Clearly, none of these concerns relate even remotely to lessening qualifications for Board service. An independent review conducted by external consultants provided less than definitive results for the issues raised, however, we do know that the outcome prompted proposed changes to bylaws along with other changes that were already in the works. Although we would welcome bylaws revisions through an inclusive, transparent, and well-planned process, and we acknowledge the hard work of the Board, we did not ask for the proposed bylaws revisions and have only advocated for fair processes within the IOA.

In recent months, we have been contacted by IOA members with concerns over the Task Force’s perceived aim to dilute the criteria for leadership roles. This is not the goal of the DEIB Task Force. From a diversity and equity perspective, it is frustrating that any ombuds would automatically equate fair interpretation/application of the rules and expanding access with diminished professionalism. It is crucial to correct this misconception. As an organization, we must find ways to increase access and participation and reduce barriers without the notion that it lessens our professionalism to do so. Perhaps we do this by evaluating those things that we have always believed denote professionalism. Having the necessary credentialing, training, education, experience, and qualifications do promote professionalism in the field, while just being in a profession for many years does not.

As lawyers by trade, neither of us recall a “years of service” requirement to become licensed attorneys or serve in professional organizations. In many ways, newly admitted attorneys with bar-exam-preparation fresh on their minds, or doctors just out of residency and trained on the newest techniques, have a distinct advantage on those more established in the field. “Years of service” is a notoriously arbitrary yardstick by which to judge credentials. For comparative purposes, the American Bar Association has Board spots specifically for women, for LGBTQ lawyers, for young lawyers, for lawyers from underrepresented minority groups, and for law students. As far as I know, the ABA is not concerned that this representation by less experienced attorneys in leadership will impact the professionalism of the field.

Perhaps the actual problem is that the ombuds field has not established any better way to gauge professional competency than “years of service.” There is no required training or coursework for this work. There is no doctorate in ombudsing, although if there were such a degree, perhaps it still wouldn’t be enough (a recent PhD candidate with a dissertation in the ombuds field was one of the applicants found to not be qualified for the recent IOA board elections).** There are basic training and education requirements that could be implemented for ombuds work – graduate-level coursework in skills ranging from data analysis to dispute resolution to DEI work, training with supervised hours in dispute resolution techniques and professional coaching, and a systematized approach to trend-tracking and upward feedback, to name a few - but these skills aren’t translated anywhere for IOA membership, credentialing, or leadership.

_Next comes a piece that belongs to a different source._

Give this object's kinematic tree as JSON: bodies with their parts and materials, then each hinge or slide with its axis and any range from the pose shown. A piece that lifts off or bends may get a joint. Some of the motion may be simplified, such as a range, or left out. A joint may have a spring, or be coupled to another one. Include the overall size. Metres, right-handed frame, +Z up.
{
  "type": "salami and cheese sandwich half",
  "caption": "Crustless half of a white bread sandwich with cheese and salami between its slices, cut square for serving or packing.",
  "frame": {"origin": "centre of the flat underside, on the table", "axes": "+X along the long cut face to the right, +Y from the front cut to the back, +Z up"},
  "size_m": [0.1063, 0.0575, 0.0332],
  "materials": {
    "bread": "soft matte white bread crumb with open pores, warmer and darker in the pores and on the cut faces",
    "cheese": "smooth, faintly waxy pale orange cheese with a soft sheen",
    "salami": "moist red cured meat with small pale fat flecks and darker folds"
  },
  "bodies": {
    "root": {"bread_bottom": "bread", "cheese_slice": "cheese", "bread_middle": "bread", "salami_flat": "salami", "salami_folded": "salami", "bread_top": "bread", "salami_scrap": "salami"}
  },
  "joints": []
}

To be clear, the DEIB Task Force has no interest in lessening professional qualifications in the ombuds field. While we can’t speak for all on the Task Force, we support increased requirements for ombuds practice. We also support establishing a system of regulation, oversight, and accountability for our profession. It’s peculiar that an organization so keen on requiring “years of experience” for credentialing and leadership to preserve professionalism has not prioritized establishment of an oversight/disciplinary system or educational/training requirements – two areas that would surely promote professionalism and could be equitably applied to all practicing and new ombuds.

Howard Gadlin’s guest blog comment that the IOA “must decide whether it wants to be a professional organization or a club whose members share an interest in the organizational Ombuds role” is meritorious. However, we contend that the IOA will indeed be a club rather than a profession if we don’t implement requirements that are similarly rigorous to other professional fields and instead rely on “years of service” to allow insiders to make, interpret, and apply the rules, offer selective opportunities to lead and teach, and stay at the helm simply because they are the ones who landed ombuds roles and have kept them, year after year after year.

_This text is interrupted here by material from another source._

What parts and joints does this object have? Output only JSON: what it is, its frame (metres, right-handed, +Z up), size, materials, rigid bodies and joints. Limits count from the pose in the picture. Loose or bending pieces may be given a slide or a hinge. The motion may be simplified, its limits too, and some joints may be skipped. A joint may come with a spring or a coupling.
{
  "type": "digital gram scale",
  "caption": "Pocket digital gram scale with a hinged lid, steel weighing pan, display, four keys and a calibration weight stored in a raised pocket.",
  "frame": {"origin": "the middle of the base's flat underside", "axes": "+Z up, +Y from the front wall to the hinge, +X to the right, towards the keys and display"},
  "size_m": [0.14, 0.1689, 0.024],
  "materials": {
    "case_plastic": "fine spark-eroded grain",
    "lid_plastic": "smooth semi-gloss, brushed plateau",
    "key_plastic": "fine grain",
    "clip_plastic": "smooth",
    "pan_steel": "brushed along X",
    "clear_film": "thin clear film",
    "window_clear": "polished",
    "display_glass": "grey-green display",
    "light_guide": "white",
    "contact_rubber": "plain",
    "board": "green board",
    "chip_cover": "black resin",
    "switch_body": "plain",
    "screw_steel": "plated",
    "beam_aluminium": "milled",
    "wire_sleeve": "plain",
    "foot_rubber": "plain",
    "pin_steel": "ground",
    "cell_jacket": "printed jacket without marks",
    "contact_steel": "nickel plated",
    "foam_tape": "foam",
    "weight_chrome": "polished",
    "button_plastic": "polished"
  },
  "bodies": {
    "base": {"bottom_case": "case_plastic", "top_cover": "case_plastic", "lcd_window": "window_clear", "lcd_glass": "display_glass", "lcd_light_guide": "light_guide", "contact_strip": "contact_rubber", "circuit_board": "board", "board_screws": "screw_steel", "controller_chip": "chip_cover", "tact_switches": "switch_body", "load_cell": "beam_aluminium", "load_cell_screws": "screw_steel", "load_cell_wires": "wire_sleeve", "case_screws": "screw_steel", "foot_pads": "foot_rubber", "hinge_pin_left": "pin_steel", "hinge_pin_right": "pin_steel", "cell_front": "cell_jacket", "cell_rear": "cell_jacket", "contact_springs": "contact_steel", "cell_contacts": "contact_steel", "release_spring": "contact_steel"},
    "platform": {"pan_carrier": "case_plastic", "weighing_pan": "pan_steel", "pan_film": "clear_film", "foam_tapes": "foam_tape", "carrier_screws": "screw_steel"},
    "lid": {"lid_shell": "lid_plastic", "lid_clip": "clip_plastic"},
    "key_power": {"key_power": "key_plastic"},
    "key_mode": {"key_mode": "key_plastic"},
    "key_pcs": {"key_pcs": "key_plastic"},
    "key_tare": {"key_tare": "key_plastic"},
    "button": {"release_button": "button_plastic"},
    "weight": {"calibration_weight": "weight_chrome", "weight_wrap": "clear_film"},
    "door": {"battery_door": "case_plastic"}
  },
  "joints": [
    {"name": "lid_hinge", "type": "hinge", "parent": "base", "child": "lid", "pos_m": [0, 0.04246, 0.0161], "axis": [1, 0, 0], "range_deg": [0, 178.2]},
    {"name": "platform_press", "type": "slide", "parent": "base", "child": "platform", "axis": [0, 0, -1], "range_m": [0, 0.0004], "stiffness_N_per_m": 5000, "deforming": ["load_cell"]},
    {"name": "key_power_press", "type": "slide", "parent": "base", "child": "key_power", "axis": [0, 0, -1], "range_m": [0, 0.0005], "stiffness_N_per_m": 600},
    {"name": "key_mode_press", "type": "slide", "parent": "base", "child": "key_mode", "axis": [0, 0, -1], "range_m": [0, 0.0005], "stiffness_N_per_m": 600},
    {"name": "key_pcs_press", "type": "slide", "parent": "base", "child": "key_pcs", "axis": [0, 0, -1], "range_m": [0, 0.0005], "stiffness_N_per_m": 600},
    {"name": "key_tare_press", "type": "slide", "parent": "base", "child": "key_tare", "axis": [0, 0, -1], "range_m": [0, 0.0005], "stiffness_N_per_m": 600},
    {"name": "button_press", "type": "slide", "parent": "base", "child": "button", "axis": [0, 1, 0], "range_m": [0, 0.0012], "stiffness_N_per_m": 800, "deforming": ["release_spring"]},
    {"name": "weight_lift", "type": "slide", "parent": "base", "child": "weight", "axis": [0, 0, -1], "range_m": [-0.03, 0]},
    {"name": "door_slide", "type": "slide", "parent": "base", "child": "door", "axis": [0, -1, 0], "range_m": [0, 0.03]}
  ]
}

We end by sharing that these comments are not intended to convey any support or lack thereof for the proposed bylaws revisions; instead, we simply hope to dispel the rumor that there is an effort underway to eliminate professional qualifications in the ombuds field. These are important issues for the future of our profession. Please join in the conversation.

* The “B” in DEIB was added by the group and stands for “belonging.” Additionally, the Task Force has proposed to become a permanent committee.

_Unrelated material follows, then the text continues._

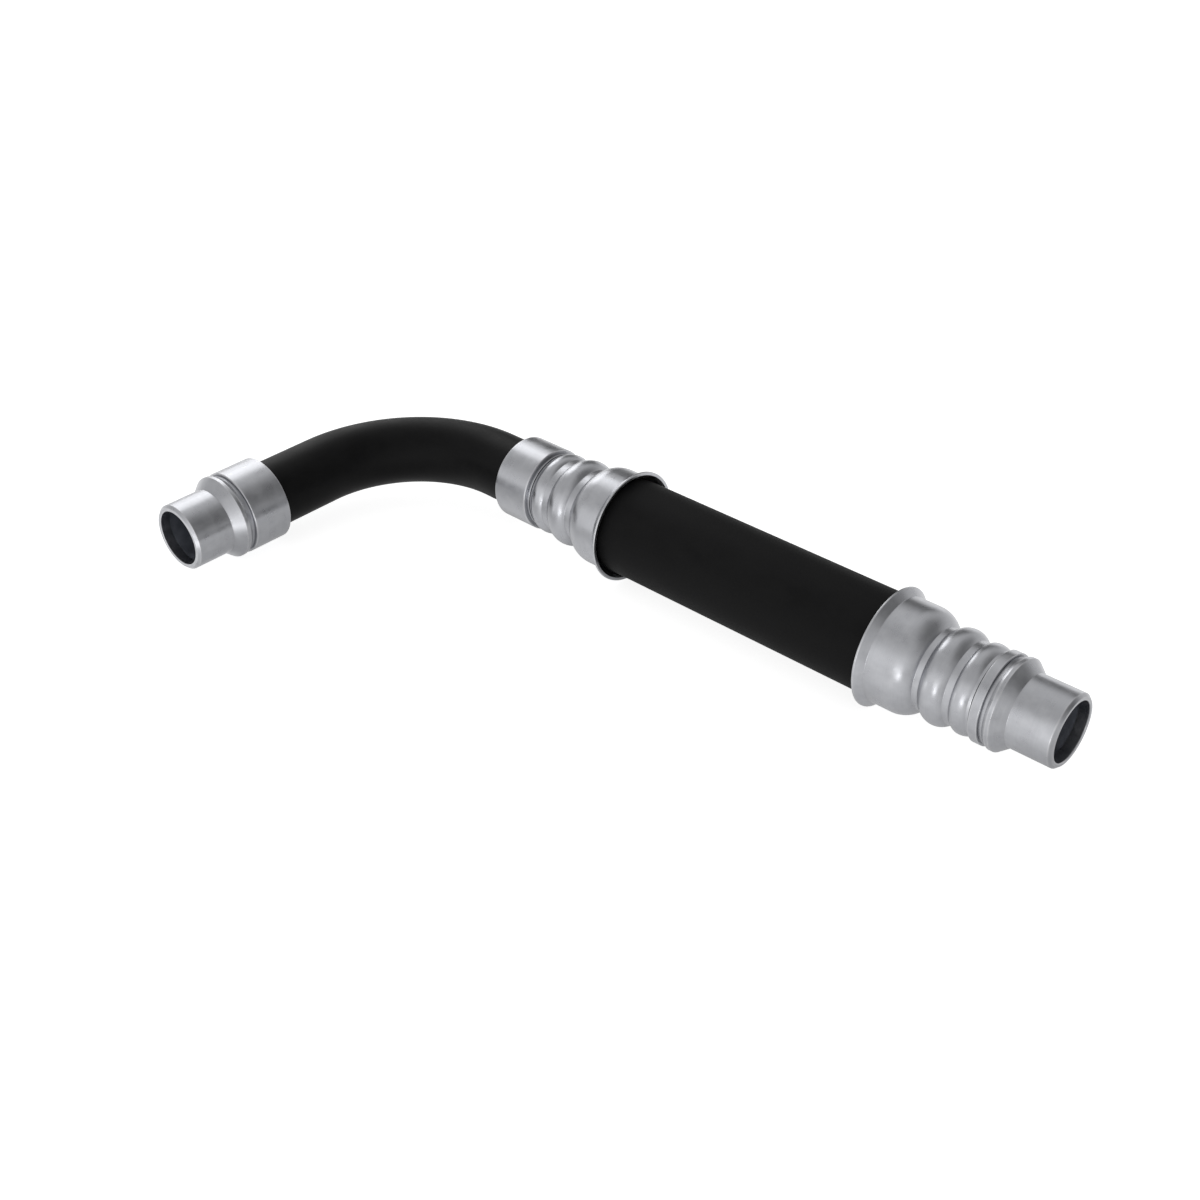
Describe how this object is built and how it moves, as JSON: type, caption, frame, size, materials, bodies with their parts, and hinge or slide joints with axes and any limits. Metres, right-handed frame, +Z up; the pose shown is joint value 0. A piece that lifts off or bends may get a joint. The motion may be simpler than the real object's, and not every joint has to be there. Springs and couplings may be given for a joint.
{
  "type": "hydraulic hose",
  "caption": "Short hydraulic hose: a thick straight hose joined by a crimped double ferrule to a thin right-angle hose, with plain stub ends.",
  "frame": {"origin": "centre of the footprint, on the surface that the ferrule lips and the arm's collar rest on", "axes": "+X along the straight run towards the plain right end, +Z up; the bent arm points to -Y and dips slightly to its collar"},
  "size_m": [0.2412, 0.106, 0.0326],
  "materials": {
    "fitting_steel": "satin plated steel, turned",
    "thick_hose_rubber": "matte black",
    "thin_hose_rubber": "satin black"
  },
  "bodies": {
    "root": {"left_end_insert": "fitting_steel", "left_crimp_sleeve": "fitting_steel", "bent_hose": "thin_hose_rubber", "middle_crimp_sleeve": "fitting_steel", "middle_coupler": "fitting_steel", "middle_ferrule": "fitting_steel", "straight_hose": "thick_hose_rubber", "right_ferrule": "fitting_steel", "right_lock_ring": "fitting_steel", "right_end_insert": "fitting_steel"}
  },
  "joints": []
}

** This candidate for IOA board leadership has authorized us to share this comment which may be identifying.


  1. Thank you, Jai and Brett. For this post - I'm so grateful for this important truth telling - and for your leadership of the DEIB Task Force and the focus on making real change in IOA and the profession.

  2. 10% for a quorum? So, 5% +1 of us could adopt policy? That is, quite plainly, absurd. The Board of Directors should be embarassed about proposing such a thing.

  3. Jai and Brett, I appreciate your post, especially the background you provided. Thank you, also, for your commitment to DEIB and your work on the IOA DEIB group.

    I agree with many of the points you make – bravo! I write because the post includes what I think is a big misunderstanding about the concerns being voiced: the concerns are NOT about the diminishment of PROFESSIONALISM, rather about the challenges that could present themselves to the PROFESSION if the Board is less credible as leaders of the profession to those outside the IOA. Professional ombuds should steer the advancement of the profession, not to the exclusion of diverse members.

    I appreciate your sharing information about the well-thought out Board membership criteria for the ABA and AMA. I imagine they have specific, professional criteria – likely stringent – beyond the spots they set aside, given the position of their Boards in making decisions about their respective professions and standards that are widely accepted by judicial and health care institutions. They are highly respected associations because of the rigor with which they lead their profession and these fields, but we know all of this. As you and others well point out, there is a lot of work to be done to fully professionalize the ombuds role. I believe our Board will better serve this purpose and with more credibility outside the IOA if the association is led by a diverse set of professionals.